Pour faire mieux comprendre la nouvelle position de Schiller, et les évènemens qui en furent la suite, il est nécessaire d’expliquer la nature et l’organisation de cette école. Ce n’était d’abord qu’un établissement d’éducation bien restreint, destiné à recevoir quinze pauvres enfans de soldats qui apprenaient la musique et la danse pour être ensuite employés dans la chapelle ou dans les ballets de la cour. Le duc Charles transporta cet établissement à Stuttgardt, et en fit une vaste institution où l’enseignement devait s’étendre, si l’on excepte la théologie, à toutes les branches des connaissances humaines. On lui donna alors le titre d’académie, et elle fut ouverte aux étrangers.

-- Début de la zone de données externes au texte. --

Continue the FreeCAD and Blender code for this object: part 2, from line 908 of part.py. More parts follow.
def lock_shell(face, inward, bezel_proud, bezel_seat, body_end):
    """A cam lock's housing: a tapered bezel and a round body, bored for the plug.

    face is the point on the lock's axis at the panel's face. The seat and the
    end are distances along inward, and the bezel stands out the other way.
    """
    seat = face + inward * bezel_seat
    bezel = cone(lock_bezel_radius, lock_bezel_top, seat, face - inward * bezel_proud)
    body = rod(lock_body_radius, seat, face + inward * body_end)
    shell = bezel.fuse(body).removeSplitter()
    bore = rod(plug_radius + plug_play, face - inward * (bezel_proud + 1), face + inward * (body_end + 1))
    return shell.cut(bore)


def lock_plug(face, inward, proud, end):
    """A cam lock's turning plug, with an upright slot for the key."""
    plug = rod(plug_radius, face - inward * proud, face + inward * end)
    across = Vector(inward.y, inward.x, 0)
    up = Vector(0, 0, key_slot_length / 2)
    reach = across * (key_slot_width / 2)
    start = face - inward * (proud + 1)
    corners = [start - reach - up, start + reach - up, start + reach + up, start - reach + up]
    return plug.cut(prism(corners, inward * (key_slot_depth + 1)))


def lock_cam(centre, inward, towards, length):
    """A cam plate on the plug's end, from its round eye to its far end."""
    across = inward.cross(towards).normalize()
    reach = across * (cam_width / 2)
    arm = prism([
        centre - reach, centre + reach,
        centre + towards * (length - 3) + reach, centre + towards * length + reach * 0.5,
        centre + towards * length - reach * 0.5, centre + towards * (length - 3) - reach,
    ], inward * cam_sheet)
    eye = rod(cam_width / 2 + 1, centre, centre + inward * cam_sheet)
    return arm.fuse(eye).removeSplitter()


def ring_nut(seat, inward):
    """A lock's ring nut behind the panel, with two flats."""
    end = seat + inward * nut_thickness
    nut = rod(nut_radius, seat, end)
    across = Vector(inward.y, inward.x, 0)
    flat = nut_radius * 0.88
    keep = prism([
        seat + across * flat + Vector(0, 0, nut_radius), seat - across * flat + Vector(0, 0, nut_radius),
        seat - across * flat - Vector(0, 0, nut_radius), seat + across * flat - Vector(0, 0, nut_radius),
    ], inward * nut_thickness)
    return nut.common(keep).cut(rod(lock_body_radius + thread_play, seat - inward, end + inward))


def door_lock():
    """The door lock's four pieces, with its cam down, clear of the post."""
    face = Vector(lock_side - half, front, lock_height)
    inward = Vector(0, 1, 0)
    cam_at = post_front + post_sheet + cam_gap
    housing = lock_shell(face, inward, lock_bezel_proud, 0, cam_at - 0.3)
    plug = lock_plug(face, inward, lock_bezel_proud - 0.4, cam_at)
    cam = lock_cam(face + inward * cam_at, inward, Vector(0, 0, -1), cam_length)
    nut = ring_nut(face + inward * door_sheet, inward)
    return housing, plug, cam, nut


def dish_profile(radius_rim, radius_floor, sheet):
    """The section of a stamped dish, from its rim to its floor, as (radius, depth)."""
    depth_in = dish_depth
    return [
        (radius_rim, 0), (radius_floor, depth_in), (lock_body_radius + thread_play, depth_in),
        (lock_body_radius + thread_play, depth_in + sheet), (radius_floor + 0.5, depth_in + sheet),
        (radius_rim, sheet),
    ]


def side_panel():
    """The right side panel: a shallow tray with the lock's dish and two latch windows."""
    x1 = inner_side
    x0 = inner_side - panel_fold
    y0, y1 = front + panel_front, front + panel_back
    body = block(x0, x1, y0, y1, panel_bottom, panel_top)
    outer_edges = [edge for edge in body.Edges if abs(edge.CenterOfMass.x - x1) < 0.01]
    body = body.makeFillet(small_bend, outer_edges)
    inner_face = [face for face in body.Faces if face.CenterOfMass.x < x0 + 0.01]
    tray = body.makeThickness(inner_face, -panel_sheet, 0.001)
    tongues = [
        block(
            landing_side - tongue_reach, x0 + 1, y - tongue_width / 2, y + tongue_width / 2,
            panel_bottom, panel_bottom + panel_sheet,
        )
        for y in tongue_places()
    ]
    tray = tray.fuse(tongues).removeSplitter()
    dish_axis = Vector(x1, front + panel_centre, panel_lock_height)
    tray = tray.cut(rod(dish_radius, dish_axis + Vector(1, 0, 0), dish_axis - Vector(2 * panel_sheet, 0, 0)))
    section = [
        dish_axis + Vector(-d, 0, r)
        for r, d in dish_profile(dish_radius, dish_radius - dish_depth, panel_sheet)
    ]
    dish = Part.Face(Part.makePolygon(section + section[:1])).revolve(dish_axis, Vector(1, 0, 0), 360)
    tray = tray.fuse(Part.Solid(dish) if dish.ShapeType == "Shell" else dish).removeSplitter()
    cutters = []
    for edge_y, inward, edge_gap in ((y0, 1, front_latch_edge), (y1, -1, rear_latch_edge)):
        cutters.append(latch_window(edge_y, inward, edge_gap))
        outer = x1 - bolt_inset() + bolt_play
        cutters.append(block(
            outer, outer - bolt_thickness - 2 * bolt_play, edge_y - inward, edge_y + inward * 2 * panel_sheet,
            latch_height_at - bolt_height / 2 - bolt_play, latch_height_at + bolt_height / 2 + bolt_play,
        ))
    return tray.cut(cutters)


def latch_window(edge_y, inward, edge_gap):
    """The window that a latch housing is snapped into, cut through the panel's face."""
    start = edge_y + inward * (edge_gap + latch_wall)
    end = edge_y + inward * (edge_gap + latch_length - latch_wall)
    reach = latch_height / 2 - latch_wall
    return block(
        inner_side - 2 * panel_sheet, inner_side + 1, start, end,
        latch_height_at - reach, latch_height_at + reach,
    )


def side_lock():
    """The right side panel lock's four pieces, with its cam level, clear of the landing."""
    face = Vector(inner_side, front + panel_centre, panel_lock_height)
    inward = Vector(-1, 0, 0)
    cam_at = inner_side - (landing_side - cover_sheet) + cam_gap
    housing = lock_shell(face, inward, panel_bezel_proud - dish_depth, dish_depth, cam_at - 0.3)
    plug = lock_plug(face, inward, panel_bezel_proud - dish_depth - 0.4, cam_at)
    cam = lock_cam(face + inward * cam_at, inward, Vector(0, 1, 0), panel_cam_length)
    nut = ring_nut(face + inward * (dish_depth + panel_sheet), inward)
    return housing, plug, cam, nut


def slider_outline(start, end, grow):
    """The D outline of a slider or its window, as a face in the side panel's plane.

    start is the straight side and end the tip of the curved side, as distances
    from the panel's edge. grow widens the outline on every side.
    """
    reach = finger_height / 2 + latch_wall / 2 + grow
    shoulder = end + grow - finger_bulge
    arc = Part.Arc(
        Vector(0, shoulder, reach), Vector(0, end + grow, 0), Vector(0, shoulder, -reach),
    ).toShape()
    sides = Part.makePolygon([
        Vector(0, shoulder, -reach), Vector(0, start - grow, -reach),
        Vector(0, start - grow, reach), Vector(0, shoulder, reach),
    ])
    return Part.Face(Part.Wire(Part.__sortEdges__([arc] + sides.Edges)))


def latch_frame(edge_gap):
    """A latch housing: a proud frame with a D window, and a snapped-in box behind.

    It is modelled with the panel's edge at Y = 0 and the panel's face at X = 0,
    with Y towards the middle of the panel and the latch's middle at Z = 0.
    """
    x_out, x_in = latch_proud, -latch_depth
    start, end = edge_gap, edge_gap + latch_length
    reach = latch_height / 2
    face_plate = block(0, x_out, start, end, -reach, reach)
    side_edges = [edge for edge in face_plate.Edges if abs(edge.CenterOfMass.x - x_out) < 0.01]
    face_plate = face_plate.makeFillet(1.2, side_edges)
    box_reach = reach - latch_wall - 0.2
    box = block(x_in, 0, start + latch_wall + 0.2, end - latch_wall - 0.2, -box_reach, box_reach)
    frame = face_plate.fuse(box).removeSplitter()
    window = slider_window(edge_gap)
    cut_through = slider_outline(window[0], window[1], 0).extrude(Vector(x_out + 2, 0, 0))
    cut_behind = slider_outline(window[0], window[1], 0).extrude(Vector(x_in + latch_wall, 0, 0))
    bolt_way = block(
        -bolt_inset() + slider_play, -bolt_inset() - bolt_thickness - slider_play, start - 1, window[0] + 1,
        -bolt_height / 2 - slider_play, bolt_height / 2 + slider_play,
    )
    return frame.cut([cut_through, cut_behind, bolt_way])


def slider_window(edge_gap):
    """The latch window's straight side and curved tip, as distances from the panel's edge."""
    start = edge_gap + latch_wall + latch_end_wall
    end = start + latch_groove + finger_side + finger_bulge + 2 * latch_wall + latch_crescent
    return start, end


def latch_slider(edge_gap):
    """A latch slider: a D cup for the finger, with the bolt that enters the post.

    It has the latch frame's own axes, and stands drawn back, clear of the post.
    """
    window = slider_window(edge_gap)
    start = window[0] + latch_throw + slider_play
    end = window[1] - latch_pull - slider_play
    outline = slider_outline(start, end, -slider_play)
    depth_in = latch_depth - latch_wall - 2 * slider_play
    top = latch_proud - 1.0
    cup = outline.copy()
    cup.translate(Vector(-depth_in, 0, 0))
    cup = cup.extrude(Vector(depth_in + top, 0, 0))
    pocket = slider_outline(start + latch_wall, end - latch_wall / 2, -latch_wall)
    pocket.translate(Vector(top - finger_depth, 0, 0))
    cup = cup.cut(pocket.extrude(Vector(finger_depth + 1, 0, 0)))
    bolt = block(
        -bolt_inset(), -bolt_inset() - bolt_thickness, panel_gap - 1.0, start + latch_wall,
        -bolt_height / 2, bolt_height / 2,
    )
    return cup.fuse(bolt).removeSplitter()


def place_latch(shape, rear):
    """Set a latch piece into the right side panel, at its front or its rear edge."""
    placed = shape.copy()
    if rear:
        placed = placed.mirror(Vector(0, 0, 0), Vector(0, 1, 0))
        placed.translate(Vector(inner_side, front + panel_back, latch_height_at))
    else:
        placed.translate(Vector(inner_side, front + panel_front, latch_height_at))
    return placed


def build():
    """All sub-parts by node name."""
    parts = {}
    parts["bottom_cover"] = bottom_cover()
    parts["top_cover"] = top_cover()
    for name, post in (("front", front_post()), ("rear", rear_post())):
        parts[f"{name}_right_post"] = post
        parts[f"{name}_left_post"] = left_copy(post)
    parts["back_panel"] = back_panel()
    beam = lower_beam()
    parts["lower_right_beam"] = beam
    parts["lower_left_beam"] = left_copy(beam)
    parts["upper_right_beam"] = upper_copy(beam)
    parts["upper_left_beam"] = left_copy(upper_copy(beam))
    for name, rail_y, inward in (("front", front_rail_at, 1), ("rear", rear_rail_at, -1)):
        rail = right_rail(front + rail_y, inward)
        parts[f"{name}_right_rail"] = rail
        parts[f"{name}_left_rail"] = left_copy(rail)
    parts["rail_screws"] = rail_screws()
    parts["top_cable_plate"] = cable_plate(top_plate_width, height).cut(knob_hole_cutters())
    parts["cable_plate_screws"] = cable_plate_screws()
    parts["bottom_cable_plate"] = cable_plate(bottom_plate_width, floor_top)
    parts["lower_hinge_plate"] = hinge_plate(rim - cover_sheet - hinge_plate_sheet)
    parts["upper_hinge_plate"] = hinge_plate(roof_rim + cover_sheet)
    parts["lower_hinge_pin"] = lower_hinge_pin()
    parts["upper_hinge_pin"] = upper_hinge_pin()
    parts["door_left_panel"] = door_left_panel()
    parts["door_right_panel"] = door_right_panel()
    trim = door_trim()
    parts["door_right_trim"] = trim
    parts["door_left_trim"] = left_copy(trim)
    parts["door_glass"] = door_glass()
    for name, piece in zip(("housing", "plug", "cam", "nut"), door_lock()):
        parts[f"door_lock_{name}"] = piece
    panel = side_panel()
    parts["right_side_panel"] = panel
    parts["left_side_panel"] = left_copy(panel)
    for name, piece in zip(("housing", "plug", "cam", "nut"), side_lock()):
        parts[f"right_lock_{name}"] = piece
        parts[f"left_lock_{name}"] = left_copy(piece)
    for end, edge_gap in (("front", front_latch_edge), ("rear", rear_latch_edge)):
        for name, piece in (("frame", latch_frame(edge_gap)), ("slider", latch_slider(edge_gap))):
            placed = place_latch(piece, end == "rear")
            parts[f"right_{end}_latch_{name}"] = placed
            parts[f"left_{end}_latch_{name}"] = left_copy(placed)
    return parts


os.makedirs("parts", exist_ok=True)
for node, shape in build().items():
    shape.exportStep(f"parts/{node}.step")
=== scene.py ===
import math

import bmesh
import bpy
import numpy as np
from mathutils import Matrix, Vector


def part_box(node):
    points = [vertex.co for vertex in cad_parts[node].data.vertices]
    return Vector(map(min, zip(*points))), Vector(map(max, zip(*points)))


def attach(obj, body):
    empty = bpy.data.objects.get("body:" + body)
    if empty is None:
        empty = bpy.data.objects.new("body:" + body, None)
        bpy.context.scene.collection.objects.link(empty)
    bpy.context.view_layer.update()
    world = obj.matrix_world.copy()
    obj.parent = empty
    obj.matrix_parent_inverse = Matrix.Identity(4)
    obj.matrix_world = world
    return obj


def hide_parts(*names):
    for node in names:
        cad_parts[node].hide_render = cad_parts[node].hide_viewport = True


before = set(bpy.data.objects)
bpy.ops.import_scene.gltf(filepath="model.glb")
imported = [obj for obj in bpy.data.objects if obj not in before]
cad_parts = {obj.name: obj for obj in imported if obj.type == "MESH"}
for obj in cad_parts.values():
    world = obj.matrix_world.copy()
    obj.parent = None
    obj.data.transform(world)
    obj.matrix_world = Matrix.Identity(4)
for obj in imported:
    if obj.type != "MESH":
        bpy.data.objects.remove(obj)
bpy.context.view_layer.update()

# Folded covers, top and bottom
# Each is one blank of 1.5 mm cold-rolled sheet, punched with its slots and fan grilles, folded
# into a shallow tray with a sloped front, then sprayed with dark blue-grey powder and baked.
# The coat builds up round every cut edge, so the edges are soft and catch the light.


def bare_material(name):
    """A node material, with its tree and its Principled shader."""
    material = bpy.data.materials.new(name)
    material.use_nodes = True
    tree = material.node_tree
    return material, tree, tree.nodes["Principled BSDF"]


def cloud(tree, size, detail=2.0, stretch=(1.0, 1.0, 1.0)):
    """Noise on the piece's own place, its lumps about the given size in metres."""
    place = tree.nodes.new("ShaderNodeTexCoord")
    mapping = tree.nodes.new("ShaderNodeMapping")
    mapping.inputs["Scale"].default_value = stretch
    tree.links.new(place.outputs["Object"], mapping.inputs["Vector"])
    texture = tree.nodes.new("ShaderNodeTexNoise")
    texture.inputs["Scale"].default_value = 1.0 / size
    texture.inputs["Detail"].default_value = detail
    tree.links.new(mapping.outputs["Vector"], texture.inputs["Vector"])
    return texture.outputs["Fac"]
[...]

L’esprit aristocratique et militaire qui avait présidé à la fondation de cette école éclatait dans tout l’ensemble de son organisation et dans le moindre de ses règlemens. Les jeunes gens admis dans cet établissement étaient divisés en deux classes : les fils de nobles ou d’officiers et les fils de bourgeois ou de soldats. Les premiers portaient le titre de cavaliers, les autres celui d’élèves. La première classe était en grande partie destinée à l’état militaire, la seconde aux beaux-arts et aux arts mécaniques. Toute cette école était conduite comme un régiment : les maîtres d’études étaient sergens, les professeurs officiers, et le gouverneur était colonel. Tous les exercices se faisaient au son de la trompette et du tambour ; les élèves, rangés sur deux lignes, marchaient par file à droite ou par file à gauche, et se rendaient ainsi à la salle d’étude, à la récréation, au dortoir. Les règlemens étaient sévères, et les punitions rudes : pour la moindre infraction à la discipline, on infligeait les coups de plat d’épée, la schlague, et il n’était pas rare d’entendre prononcer l’arrêt du châtiment avec cette terrible formule : Que l’élève soit battu jusqu’à ce que le sang vienne[1] !

  1. G. Schwab, Schillers Leben, pag. 30.